# start of Raw data

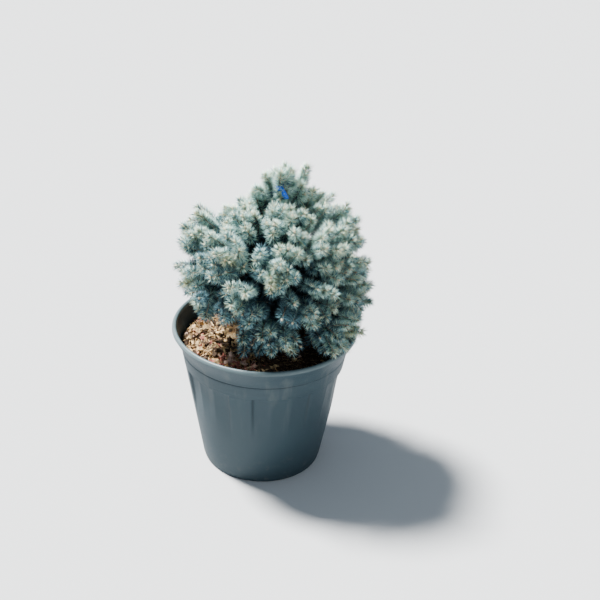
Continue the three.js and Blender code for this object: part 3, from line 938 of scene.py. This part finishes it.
class SPRUCE_OT_bark(Operator):
    """Fill the pot with bark, and strew chips and fallen needles on it"""

    bl_idname = "spruce.bark"
    bl_label = "Bark in the pot"

    def execute(self, context):
        settings = context.scene.spruce_bark
        bearing = np.radians(np.arange(0, 360, 3))
        rows = [around_axis(r, bearing, z)
                for r, z in ((113 * MM, BED_FLOOR), (154.5 * MM, 231 * MM), (165 * MM, 258 * MM))]
        for r in np.linspace(BARK_RADIUS, 8 * MM, 22):
            height = bark_height(r * np.cos(bearing), r * np.sin(bearing)) - BED_DEPTH
            rows.append(around_axis(r, bearing, height))
        mesh = revolved("bark_bed", np.array(rows), (0, 0, BED_FLOOR), (0, 0, BARK_CREST))
        # The bed shows in the gaps between the chips; its dark colour there is partly painted shade.
        bed = new_object("bark_bed", mesh, new_material("damp bark", chip_finish, (0.15, 0.10, 0.066)))
        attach(bed, "root")
        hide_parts("soil")

        materials = {name: new_material(name, chip_finish, colour) for name, colour in BARK_TINTS.items()}
        dice = np.random.default_rng(41)
        count = settings.chips
        x, y = on_disc(dice, count, CHIP_RADIUS, 0.004)
        length = settings.chip_length * dice.gamma(2.6, 1 / 2.6, count).clip(0.35, 1.75)
        z = bark_height(x, y) + dice.uniform(-3.5, 3.2, count) * MM
        length = np.minimum(length, (CHIP_TIP_RADIUS - np.hypot(x, y)) / 0.7)
        sliver = dice.uniform(0, 1, count) < 0.6
        wide = length * np.where(sliver, 0.32, 1) * dice.uniform(0.4, 0.85, count)
        flat = length * np.where(sliver, 0.4, 1) * dice.uniform(0.3, 0.65, count)
        along = columns(dice.normal(0, 0.75, count), dice.normal(0, 0.75, count), 1)
        turn = columns(0, 0, dice.uniform(0, TURN, count))
        tree = standing_tree("bark chips", chip_shape, BARK_TINTS, jagged=True, smooth=False)
        chips = strewn("bark_chips", tree, {"Roughness": CHIP_JAG, **materials}, columns(x, y, z),
                       size=columns(length * np.where(sliver, 1.5, 1), wide, flat),
                       along=along, turn=turn, tint=chip_tints(dice, x, y))
        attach(chips, "root")
        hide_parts("soil")

        count = settings.litter
        x, y = on_disc(dice, count, LITTER_RADIUS, 0.02)
        z = bark_height(x, y) + dice.uniform(1.5, 4.5, count) * MM
        lie = dice.uniform(0, TURN, count)
        along = columns(np.cos(lie), np.sin(lie), dice.normal(0, 0.18, count))
        size = columns(LITTER_WIDTH, LITTER_WIDTH, dice.uniform(10, 17, count) * MM)
        dry = {"straw": new_material("straw", chip_finish, (0.52, 0.40, 0.24)),
               "orange bark": materials["orange bark"]}
        tree = standing_tree("fallen needles", needle_shape, dry)
        litter = strewn("fallen_needles", tree, dry, columns(x, y, z), size=size, along=along,
                        tint=dice.choice(2, count, p=[0.7, 0.3]))
        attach(litter, "root")
        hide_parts("soil")
        return {"FINISHED"}


def strung(lines):
    """One mesh of points and edges for many lines, each (points, radii, tint)."""
    points, radii, tints, edges = [], [], [], []
    for line, radius, tint in lines:
        start = len(points)
        points.extend(line.tolist())
        radii.extend(radius.tolist())
        tints.extend([tint] * len(line))
        edges.extend((start + i, start + i + 1) for i in range(len(line) - 1))
    return points_mesh("limb_lines", points, {"girth": np.array(radii), "tint": np.array(tints)}, edges)


class SPRUCE_OT_limbs(Operator):
    """Grow the trunk and its boughs in scaly bark"""

    bl_idname = "spruce.limbs"
    bl_label = "Trunk and boughs"

    def execute(self, context):
        settings = context.scene.spruce_limbs
        masses = all_masses()
        line = trunk_points(np.linspace(0, 1, 110))
        buried = line[0] - UPWARDS * np.linspace(9, 2, 3)[:, None] * MM
        line = np.concatenate([buried, line])
        lines = [(line, trunk_radius(line[:, 2], line[-1, 2]), OLD_BARK)]
        t = np.linspace(0, 1, 34)
        radius = blend(BOUGH_ROOT_RADIUS, BOUGH_TIP_RADIUS, t ** 0.7)
        radius = radius * (1 + 0.35 * np.clip(1 - t * 6, 0, 1) ** 2)
        lines += [(bough_points(mass, t), radius, OLD_BARK) for mass in masses[:-1]]
        bark = {"bark": new_material("spruce bark", bark_finish, settings.dark, settings.light)}
        limbs = grown("trunk_and_boughs", strung(lines), swept_tree("limbs in bark", bark),
                      {"Sides": 22, "Relief": settings.relief, **bark})
        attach(limbs, "root")
        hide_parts("trunk", *[f"bough_{mass['name']}" for mass in masses[:-1]])
        return {"FINISHED"}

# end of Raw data

* Work to do *
Output the data above exactly, please, line for line.

* Final answer *
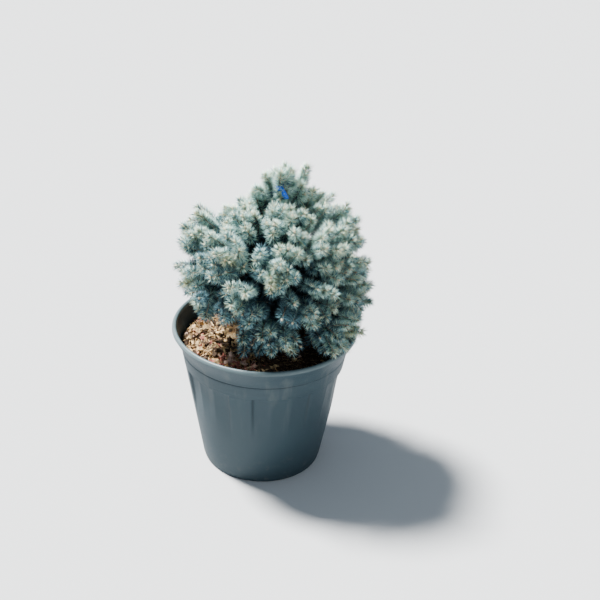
Continue the three.js and Blender code for this object: part 3, from line 938 of scene.py. This part finishes it.
class SPRUCE_OT_bark(Operator):
    """Fill the pot with bark, and strew chips and fallen needles on it"""

    bl_idname = "spruce.bark"
    bl_label = "Bark in the pot"

    def execute(self, context):
        settings = context.scene.spruce_bark
        bearing = np.radians(np.arange(0, 360, 3))
        rows = [around_axis(r, bearing, z)
                for r, z in ((113 * MM, BED_FLOOR), (154.5 * MM, 231 * MM), (165 * MM, 258 * MM))]
        for r in np.linspace(BARK_RADIUS, 8 * MM, 22):
            height = bark_height(r * np.cos(bearing), r * np.sin(bearing)) - BED_DEPTH
            rows.append(around_axis(r, bearing, height))
        mesh = revolved("bark_bed", np.array(rows), (0, 0, BED_FLOOR), (0, 0, BARK_CREST))
        # The bed shows in the gaps between the chips; its dark colour there is partly painted shade.
        bed = new_object("bark_bed", mesh, new_material("damp bark", chip_finish, (0.15, 0.10, 0.066)))
        attach(bed, "root")
        hide_parts("soil")

        materials = {name: new_material(name, chip_finish, colour) for name, colour in BARK_TINTS.items()}
        dice = np.random.default_rng(41)
        count = settings.chips
        x, y = on_disc(dice, count, CHIP_RADIUS, 0.004)
        length = settings.chip_length * dice.gamma(2.6, 1 / 2.6, count).clip(0.35, 1.75)
        z = bark_height(x, y) + dice.uniform(-3.5, 3.2, count) * MM
        length = np.minimum(length, (CHIP_TIP_RADIUS - np.hypot(x, y)) / 0.7)
        sliver = dice.uniform(0, 1, count) < 0.6
        wide = length * np.where(sliver, 0.32, 1) * dice.uniform(0.4, 0.85, count)
        flat = length * np.where(sliver, 0.4, 1) * dice.uniform(0.3, 0.65, count)
        along = columns(dice.normal(0, 0.75, count), dice.normal(0, 0.75, count), 1)
        turn = columns(0, 0, dice.uniform(0, TURN, count))
        tree = standing_tree("bark chips", chip_shape, BARK_TINTS, jagged=True, smooth=False)
        chips = strewn("bark_chips", tree, {"Roughness": CHIP_JAG, **materials}, columns(x, y, z),
                       size=columns(length * np.where(sliver, 1.5, 1), wide, flat),
                       along=along, turn=turn, tint=chip_tints(dice, x, y))
        attach(chips, "root")
        hide_parts("soil")

        count = settings.litter
        x, y = on_disc(dice, count, LITTER_RADIUS, 0.02)
        z = bark_height(x, y) + dice.uniform(1.5, 4.5, count) * MM
        lie = dice.uniform(0, TURN, count)
        along = columns(np.cos(lie), np.sin(lie), dice.normal(0, 0.18, count))
        size = columns(LITTER_WIDTH, LITTER_WIDTH, dice.uniform(10, 17, count) * MM)
        dry = {"straw": new_material("straw", chip_finish, (0.52, 0.40, 0.24)),
               "orange bark": materials["orange bark"]}
        tree = standing_tree("fallen needles", needle_shape, dry)
        litter = strewn("fallen_needles", tree, dry, columns(x, y, z), size=size, along=along,
                        tint=dice.choice(2, count, p=[0.7, 0.3]))
        attach(litter, "root")
        hide_parts("soil")
        return {"FINISHED"}


def strung(lines):
    """One mesh of points and edges for many lines, each (points, radii, tint)."""
    points, radii, tints, edges = [], [], [], []
    for line, radius, tint in lines:
        start = len(points)
        points.extend(line.tolist())
        radii.extend(radius.tolist())
        tints.extend([tint] * len(line))
        edges.extend((start + i, start + i + 1) for i in range(len(line) - 1))
    return points_mesh("limb_lines", points, {"girth": np.array(radii), "tint": np.array(tints)}, edges)


class SPRUCE_OT_limbs(Operator):
    """Grow the trunk and its boughs in scaly bark"""

    bl_idname = "spruce.limbs"
    bl_label = "Trunk and boughs"

    def execute(self, context):
        settings = context.scene.spruce_limbs
        masses = all_masses()
        line = trunk_points(np.linspace(0, 1, 110))
        buried = line[0] - UPWARDS * np.linspace(9, 2, 3)[:, None] * MM
        line = np.concatenate([buried, line])
        lines = [(line, trunk_radius(line[:, 2], line[-1, 2]), OLD_BARK)]
        t = np.linspace(0, 1, 34)
        radius = blend(BOUGH_ROOT_RADIUS, BOUGH_TIP_RADIUS, t ** 0.7)
        radius = radius * (1 + 0.35 * np.clip(1 - t * 6, 0, 1) ** 2)
        lines += [(bough_points(mass, t), radius, OLD_BARK) for mass in masses[:-1]]
        bark = {"bark": new_material("spruce bark", bark_finish, settings.dark, settings.light)}
        limbs = grown("trunk_and_boughs", strung(lines), swept_tree("limbs in bark", bark),
                      {"Sides": 22, "Relief": settings.relief, **bark})
        attach(limbs, "root")
        hide_parts("trunk", *[f"bough_{mass['name']}" for mass in masses[:-1]])
        return {"FINISHED"}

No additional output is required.